世界三大投資家として名を馳せるジム・ロジャーズ。彼は「日本銀行は景気をコントロールせず、市場に任せるべき」と話す。しかし、日本経済においては中央銀行が市場介入によって景気をコントロールするのは珍しい話ではない。ジム・ロジャーズが日銀の市場介入を批判するワケとは。※本稿は、ジム・ロジャーズ(著)、花輪陽子(監修・翻訳)、アレックス・南レッドヘッド(監修・翻訳)『「日銀」が日本を滅ぼす 世界3大投資家が警告する日本の未来』(SBクリエイティブ、SB新書)の一部を抜粋・編集したものです。
「日銀は政府の言いなり」ではない
中央銀行をめぐる最大の誤解
日銀、中央銀行について述べたい。中央銀行とは、通貨を発行し、国や特定地域における金融機関の中核となり得る、銀行や金融機関のことを言う。
日本であれば「BOJ(Bank of Japan/日本銀行)」、アメリカなら「FRB(Federal Reserve Board/連邦準備制度理事会)」、イギリスであれば「BOE(Bank of England/イングランド銀行)」、EU(欧州連合)であれば「ECB(European Central Bank/欧州中央銀行)」などが、中央銀行に該当する。
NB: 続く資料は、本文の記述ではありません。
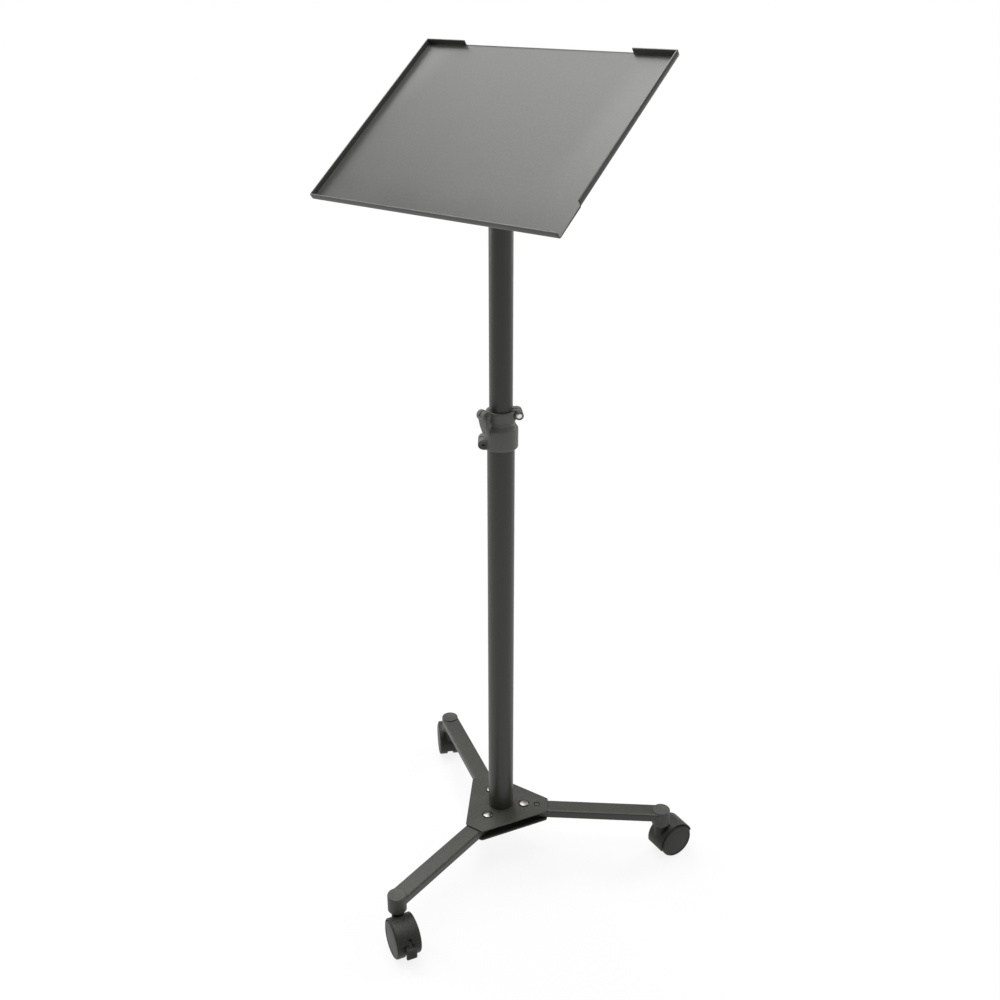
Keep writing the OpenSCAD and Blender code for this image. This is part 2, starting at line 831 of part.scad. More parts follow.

世界最古の中央銀行はスウェーデンのスウェーデン国立銀行であり、設立は1668年。2018年に創立350年を迎えた歴史を誇り、「Riksbank」とも呼ばれる。
金融政策は各国が独自に取り組むだけではなく、世界各国の中央銀行が協調することが求められる。そのため、各国の中央銀行やECBなどのトップに加え、同じく各国の財務大臣などが定期的に集まり、金融や世界経済に関する会議を開催している。G7やG20である。